WHAT IS ASKED: Lift out, unaltered, the lines of the material below between the line holding "check and write" and the line holding "# Panel bed", counting both.

DATA:
## start

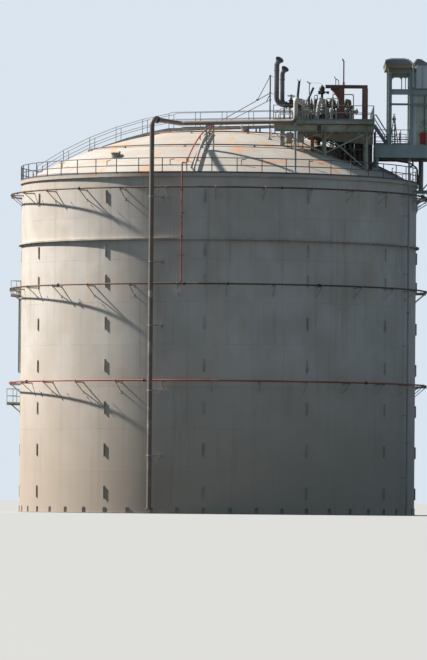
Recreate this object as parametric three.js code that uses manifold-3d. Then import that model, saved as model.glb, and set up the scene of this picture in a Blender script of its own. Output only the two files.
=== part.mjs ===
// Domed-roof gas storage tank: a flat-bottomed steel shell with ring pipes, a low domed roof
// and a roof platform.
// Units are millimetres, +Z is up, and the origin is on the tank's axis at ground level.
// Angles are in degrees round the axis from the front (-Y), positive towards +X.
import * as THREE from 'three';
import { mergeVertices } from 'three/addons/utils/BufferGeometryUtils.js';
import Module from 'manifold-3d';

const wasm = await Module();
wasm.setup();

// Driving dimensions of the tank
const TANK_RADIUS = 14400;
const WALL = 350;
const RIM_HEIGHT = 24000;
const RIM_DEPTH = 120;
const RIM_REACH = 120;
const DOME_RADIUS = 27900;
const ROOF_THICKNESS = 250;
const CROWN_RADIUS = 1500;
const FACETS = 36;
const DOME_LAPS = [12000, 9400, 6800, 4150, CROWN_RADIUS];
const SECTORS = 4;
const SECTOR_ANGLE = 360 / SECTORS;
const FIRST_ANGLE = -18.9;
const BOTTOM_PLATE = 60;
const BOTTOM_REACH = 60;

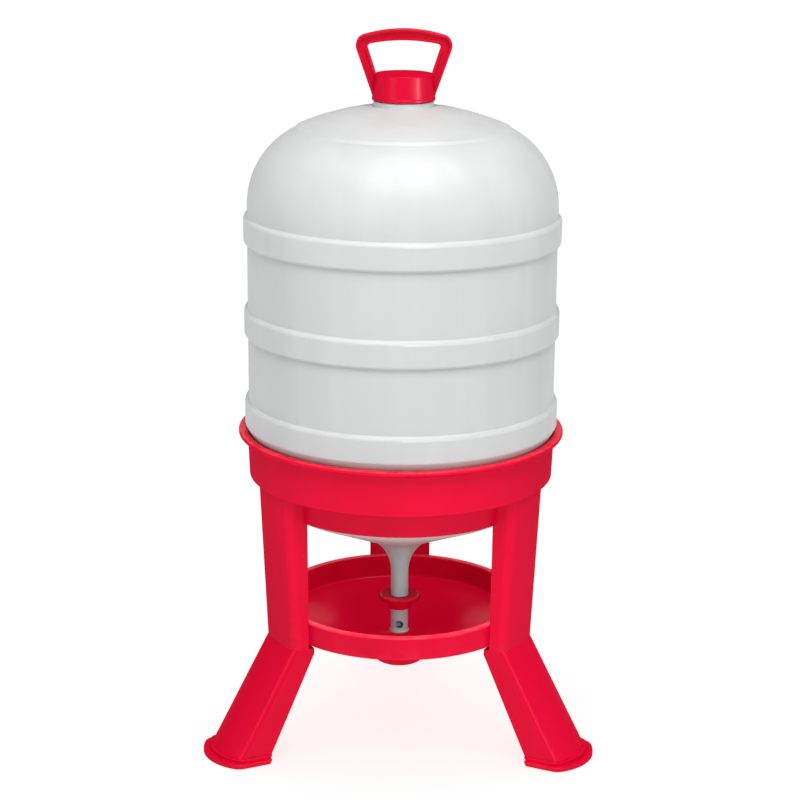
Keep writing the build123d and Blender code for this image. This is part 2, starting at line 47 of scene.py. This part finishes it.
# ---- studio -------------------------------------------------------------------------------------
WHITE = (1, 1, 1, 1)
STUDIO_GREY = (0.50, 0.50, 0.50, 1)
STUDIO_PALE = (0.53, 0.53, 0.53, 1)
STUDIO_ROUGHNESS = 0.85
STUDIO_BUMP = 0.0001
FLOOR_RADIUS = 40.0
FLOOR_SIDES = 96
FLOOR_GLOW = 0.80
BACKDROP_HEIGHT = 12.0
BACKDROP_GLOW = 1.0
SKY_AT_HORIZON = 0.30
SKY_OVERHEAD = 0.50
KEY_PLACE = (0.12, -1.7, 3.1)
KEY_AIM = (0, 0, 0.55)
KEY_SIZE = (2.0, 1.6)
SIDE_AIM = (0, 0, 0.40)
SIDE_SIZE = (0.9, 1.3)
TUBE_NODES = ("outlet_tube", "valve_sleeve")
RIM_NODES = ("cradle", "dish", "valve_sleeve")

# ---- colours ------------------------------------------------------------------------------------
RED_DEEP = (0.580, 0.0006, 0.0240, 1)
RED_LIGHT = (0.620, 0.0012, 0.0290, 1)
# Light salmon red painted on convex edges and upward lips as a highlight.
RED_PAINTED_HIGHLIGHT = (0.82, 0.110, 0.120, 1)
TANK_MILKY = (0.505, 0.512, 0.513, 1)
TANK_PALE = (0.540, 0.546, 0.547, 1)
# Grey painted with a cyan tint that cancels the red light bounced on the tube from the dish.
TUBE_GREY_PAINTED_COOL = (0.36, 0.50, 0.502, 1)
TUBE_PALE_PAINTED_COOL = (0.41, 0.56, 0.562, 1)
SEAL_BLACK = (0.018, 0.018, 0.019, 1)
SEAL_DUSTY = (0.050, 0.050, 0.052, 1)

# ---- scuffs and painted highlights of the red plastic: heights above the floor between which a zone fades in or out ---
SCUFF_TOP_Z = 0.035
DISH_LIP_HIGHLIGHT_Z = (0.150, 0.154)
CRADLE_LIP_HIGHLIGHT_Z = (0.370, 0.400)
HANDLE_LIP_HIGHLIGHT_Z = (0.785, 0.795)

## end
## start

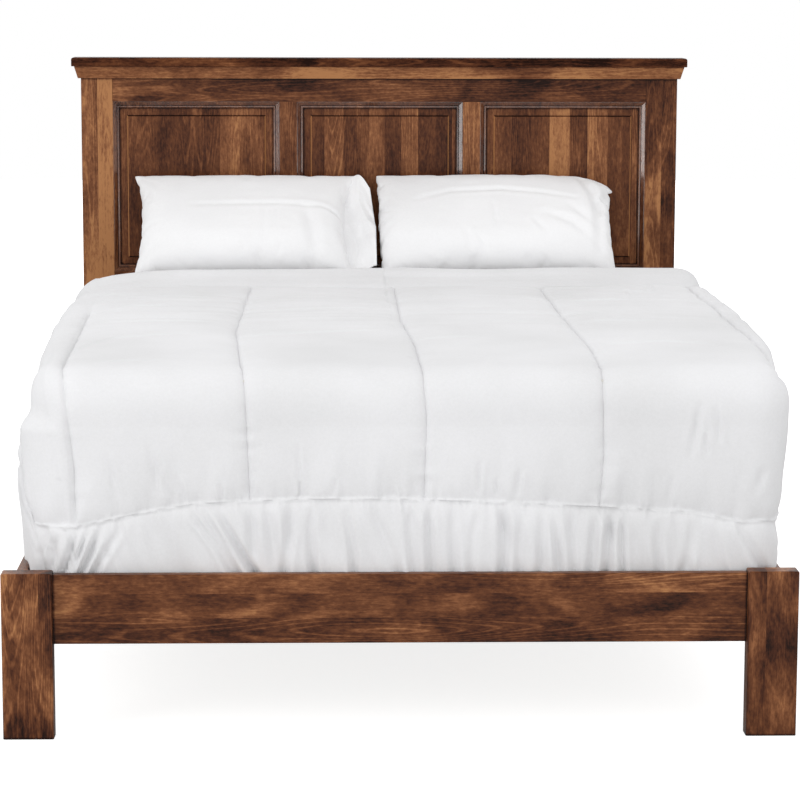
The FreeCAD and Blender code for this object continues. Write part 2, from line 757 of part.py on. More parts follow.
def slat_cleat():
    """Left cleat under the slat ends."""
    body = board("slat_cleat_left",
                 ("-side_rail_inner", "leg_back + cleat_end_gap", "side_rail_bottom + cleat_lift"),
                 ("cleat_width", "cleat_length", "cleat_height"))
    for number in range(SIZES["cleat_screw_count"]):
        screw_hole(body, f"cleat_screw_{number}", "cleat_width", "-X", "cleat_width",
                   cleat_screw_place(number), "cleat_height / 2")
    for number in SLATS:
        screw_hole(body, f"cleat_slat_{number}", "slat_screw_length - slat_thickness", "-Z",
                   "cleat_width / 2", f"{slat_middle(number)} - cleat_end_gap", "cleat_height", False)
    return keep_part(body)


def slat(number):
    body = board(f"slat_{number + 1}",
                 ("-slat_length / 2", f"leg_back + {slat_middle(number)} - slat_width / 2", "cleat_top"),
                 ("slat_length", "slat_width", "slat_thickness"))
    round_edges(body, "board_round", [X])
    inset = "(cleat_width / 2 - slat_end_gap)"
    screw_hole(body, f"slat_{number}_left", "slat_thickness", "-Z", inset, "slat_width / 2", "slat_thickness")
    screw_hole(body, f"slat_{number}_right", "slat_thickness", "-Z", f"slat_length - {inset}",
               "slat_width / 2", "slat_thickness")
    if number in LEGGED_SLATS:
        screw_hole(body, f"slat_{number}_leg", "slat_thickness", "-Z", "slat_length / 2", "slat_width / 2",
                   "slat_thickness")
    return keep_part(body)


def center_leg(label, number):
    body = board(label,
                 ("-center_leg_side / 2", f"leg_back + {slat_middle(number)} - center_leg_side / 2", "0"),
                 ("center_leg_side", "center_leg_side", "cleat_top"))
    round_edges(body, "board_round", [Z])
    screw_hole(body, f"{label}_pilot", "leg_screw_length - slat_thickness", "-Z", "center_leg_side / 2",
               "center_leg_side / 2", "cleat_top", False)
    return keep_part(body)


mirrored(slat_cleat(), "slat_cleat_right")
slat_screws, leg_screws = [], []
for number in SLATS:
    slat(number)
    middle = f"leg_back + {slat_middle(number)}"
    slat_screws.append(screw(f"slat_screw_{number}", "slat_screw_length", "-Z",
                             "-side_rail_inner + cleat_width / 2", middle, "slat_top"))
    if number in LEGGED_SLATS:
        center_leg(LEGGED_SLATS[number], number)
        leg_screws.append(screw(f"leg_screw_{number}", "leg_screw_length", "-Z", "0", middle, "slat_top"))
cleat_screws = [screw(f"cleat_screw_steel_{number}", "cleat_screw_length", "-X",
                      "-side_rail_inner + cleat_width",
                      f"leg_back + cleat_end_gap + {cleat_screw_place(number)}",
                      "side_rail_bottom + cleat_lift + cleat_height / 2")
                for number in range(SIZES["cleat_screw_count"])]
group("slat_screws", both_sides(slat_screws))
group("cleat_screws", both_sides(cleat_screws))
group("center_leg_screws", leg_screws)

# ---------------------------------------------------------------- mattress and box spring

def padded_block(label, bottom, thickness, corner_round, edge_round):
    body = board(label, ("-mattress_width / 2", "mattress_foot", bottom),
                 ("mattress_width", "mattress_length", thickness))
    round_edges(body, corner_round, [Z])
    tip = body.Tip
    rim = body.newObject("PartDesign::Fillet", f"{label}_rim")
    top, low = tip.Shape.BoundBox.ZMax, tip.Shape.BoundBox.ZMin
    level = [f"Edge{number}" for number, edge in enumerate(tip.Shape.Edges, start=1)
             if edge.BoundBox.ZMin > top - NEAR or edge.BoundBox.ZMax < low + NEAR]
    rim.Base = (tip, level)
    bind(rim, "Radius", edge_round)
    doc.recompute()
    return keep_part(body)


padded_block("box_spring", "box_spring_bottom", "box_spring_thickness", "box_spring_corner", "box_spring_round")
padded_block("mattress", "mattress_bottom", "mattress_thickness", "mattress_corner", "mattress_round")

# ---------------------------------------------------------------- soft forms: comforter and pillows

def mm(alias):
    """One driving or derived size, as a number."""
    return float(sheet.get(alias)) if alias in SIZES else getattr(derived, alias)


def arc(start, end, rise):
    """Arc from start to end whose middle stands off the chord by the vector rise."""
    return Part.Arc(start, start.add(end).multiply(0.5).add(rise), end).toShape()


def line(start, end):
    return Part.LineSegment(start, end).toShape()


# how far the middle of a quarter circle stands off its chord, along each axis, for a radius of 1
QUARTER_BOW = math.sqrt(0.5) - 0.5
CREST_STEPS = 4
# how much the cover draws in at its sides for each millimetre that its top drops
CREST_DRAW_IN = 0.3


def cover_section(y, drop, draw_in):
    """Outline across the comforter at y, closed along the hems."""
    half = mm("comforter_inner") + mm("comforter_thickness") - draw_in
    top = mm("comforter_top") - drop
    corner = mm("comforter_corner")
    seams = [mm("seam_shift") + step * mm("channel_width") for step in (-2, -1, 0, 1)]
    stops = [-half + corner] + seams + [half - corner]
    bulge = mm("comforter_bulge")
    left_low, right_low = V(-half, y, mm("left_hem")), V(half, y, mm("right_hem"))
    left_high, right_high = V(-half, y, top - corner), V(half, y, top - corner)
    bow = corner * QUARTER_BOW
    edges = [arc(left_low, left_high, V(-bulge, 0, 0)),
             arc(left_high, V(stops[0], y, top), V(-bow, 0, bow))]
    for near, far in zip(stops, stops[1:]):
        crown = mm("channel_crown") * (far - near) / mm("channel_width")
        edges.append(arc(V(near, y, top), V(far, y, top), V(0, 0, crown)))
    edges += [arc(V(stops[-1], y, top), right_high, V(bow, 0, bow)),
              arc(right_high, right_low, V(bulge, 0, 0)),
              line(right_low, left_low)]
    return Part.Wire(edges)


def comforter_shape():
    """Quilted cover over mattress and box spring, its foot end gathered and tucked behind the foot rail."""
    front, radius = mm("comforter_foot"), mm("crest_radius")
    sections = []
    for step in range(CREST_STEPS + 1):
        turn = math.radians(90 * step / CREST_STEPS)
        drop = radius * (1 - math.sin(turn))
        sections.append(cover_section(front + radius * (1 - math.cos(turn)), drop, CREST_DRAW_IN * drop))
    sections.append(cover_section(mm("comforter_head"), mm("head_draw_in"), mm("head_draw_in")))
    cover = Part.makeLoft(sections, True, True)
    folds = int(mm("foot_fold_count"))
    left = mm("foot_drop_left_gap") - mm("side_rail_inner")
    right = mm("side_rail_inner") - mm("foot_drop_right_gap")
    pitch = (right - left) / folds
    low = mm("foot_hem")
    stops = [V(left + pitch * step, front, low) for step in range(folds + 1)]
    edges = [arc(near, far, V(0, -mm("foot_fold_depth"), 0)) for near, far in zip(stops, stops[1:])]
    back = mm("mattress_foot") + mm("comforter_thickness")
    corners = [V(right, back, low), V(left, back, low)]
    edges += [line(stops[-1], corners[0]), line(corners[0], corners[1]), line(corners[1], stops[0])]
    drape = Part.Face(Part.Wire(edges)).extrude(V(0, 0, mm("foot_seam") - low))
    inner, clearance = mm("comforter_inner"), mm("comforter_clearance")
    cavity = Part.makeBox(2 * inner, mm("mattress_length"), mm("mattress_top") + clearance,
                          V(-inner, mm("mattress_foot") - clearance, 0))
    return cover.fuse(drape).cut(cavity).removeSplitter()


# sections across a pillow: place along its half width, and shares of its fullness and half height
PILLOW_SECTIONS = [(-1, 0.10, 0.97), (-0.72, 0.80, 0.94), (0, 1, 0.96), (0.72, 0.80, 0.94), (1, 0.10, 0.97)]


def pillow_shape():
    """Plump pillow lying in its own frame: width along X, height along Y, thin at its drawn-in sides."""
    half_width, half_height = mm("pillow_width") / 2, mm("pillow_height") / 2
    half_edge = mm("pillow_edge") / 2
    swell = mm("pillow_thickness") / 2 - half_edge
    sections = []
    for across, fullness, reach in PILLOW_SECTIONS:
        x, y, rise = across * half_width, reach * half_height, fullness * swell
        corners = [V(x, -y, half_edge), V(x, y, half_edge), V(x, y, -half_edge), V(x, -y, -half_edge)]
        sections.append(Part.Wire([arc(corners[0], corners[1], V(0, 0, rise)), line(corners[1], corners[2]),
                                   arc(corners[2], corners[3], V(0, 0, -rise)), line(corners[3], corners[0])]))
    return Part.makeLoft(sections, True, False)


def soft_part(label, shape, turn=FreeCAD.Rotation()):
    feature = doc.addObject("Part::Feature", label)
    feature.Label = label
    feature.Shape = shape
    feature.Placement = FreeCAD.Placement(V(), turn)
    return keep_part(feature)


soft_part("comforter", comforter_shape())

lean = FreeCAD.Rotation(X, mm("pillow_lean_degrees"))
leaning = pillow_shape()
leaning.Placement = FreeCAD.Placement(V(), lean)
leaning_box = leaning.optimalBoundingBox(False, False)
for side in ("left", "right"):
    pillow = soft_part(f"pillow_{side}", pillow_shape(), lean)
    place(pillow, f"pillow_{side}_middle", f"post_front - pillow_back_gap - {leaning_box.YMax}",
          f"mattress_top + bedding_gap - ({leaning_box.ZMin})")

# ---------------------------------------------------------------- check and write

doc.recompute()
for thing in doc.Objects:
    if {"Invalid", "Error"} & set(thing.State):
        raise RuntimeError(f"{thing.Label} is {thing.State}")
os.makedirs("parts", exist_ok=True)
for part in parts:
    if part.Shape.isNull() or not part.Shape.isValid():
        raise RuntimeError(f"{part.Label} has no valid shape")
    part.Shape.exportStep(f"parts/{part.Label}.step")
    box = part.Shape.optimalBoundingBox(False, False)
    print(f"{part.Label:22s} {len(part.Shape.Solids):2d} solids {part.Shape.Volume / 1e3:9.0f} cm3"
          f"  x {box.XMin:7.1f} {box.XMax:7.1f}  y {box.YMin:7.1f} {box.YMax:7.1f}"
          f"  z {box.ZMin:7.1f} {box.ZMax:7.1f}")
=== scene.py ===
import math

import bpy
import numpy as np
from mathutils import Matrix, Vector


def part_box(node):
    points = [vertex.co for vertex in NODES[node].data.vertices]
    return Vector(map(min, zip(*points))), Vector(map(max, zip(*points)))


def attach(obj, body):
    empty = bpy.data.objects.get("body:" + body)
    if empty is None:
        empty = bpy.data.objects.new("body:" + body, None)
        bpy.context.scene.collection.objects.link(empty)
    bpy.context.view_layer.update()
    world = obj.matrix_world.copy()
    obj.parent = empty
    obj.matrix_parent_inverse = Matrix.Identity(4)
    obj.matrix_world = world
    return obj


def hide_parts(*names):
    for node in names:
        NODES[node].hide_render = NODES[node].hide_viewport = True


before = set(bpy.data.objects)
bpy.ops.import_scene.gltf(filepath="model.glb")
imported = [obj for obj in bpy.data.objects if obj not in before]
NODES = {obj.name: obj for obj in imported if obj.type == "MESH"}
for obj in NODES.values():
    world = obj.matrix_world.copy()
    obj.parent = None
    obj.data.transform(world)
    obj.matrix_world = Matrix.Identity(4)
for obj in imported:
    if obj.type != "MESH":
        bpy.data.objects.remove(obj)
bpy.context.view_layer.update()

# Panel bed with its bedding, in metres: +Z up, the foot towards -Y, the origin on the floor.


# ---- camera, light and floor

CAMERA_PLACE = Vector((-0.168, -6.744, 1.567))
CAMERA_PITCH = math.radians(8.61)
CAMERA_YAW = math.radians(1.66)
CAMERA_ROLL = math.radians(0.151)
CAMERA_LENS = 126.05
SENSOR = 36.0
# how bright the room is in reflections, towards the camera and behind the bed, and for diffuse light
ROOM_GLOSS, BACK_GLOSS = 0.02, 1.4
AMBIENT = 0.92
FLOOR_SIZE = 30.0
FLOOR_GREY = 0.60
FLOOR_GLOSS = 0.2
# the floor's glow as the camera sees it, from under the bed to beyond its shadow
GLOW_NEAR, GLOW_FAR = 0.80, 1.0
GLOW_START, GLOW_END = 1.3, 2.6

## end
## start

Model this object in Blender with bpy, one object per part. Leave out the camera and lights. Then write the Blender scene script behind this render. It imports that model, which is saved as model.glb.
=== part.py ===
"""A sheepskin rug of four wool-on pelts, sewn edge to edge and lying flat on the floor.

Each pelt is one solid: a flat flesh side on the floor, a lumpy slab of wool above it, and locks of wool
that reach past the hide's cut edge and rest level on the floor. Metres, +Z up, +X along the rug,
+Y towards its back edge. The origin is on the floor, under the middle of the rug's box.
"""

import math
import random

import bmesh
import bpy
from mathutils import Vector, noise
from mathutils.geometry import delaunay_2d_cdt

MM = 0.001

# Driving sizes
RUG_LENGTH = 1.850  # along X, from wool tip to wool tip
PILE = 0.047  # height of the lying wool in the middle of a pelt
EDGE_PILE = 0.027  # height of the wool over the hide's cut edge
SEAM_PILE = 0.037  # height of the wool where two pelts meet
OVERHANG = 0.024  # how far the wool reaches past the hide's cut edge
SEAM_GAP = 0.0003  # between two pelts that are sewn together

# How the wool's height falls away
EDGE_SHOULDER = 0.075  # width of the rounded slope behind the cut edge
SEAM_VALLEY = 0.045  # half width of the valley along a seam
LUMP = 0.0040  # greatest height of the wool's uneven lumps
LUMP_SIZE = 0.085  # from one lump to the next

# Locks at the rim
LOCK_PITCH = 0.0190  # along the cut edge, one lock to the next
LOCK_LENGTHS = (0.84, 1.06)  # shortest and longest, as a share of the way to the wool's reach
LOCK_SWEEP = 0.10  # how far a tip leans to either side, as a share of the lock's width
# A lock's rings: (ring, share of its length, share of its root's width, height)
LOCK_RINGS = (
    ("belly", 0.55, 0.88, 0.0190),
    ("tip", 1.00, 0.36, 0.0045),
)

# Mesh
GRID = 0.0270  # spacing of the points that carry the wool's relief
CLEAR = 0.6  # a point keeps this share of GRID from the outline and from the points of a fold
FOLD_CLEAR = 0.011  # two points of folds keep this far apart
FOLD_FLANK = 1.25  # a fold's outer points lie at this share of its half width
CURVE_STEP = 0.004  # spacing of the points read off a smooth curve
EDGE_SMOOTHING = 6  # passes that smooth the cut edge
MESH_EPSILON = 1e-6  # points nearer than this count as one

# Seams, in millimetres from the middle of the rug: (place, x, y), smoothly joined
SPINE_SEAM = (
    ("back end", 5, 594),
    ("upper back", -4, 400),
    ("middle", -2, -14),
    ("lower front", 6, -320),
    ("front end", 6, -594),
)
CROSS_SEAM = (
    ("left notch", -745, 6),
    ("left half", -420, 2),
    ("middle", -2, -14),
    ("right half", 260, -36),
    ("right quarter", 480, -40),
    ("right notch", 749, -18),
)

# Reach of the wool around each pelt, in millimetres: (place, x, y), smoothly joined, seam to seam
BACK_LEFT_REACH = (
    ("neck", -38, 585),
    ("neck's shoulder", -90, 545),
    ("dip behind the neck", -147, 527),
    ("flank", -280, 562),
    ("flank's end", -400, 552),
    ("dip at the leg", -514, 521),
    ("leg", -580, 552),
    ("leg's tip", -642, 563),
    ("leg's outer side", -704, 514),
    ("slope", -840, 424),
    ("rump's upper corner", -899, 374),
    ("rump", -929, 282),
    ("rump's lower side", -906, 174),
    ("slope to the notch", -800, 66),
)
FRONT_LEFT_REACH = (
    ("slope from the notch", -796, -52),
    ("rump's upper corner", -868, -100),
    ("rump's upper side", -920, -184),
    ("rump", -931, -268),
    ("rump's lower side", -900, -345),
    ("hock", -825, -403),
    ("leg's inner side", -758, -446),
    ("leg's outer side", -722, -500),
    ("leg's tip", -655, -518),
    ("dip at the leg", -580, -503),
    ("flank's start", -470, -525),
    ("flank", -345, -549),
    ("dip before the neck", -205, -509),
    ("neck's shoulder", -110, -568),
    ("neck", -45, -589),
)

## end

RESPONSE BELOW:
# ---------------------------------------------------------------- check and write

doc.recompute()
for thing in doc.Objects:
    if {"Invalid", "Error"} & set(thing.State):
        raise RuntimeError(f"{thing.Label} is {thing.State}")
os.makedirs("parts", exist_ok=True)
for part in parts:
    if part.Shape.isNull() or not part.Shape.isValid():
        raise RuntimeError(f"{part.Label} has no valid shape")
    part.Shape.exportStep(f"parts/{part.Label}.step")
    box = part.Shape.optimalBoundingBox(False, False)
    print(f"{part.Label:22s} {len(part.Shape.Solids):2d} solids {part.Shape.Volume / 1e3:9.0f} cm3"
          f"  x {box.XMin:7.1f} {box.XMax:7.1f}  y {box.YMin:7.1f} {box.YMax:7.1f}"
          f"  z {box.ZMin:7.1f} {box.ZMax:7.1f}")
=== scene.py ===
import math

import bpy
import numpy as np
from mathutils import Matrix, Vector


def part_box(node):
    points = [vertex.co for vertex in NODES[node].data.vertices]
    return Vector(map(min, zip(*points))), Vector(map(max, zip(*points)))


def attach(obj, body):
    empty = bpy.data.objects.get("body:" + body)
    if empty is None:
        empty = bpy.data.objects.new("body:" + body, None)
        bpy.context.scene.collection.objects.link(empty)
    bpy.context.view_layer.update()
    world = obj.matrix_world.copy()
    obj.parent = empty
    obj.matrix_parent_inverse = Matrix.Identity(4)
    obj.matrix_world = world
    return obj


def hide_parts(*names):
    for node in names:
        NODES[node].hide_render = NODES[node].hide_viewport = True


before = set(bpy.data.objects)
bpy.ops.import_scene.gltf(filepath="model.glb")
imported = [obj for obj in bpy.data.objects if obj not in before]
NODES = {obj.name: obj for obj in imported if obj.type == "MESH"}
for obj in NODES.values():
    world = obj.matrix_world.copy()
    obj.parent = None
    obj.data.transform(world)
    obj.matrix_world = Matrix.Identity(4)
for obj in imported:
    if obj.type != "MESH":
        bpy.data.objects.remove(obj)
bpy.context.view_layer.update()

# Panel bed with its bedding, in metres: +Z up, the foot towards -Y, the origin on the floor.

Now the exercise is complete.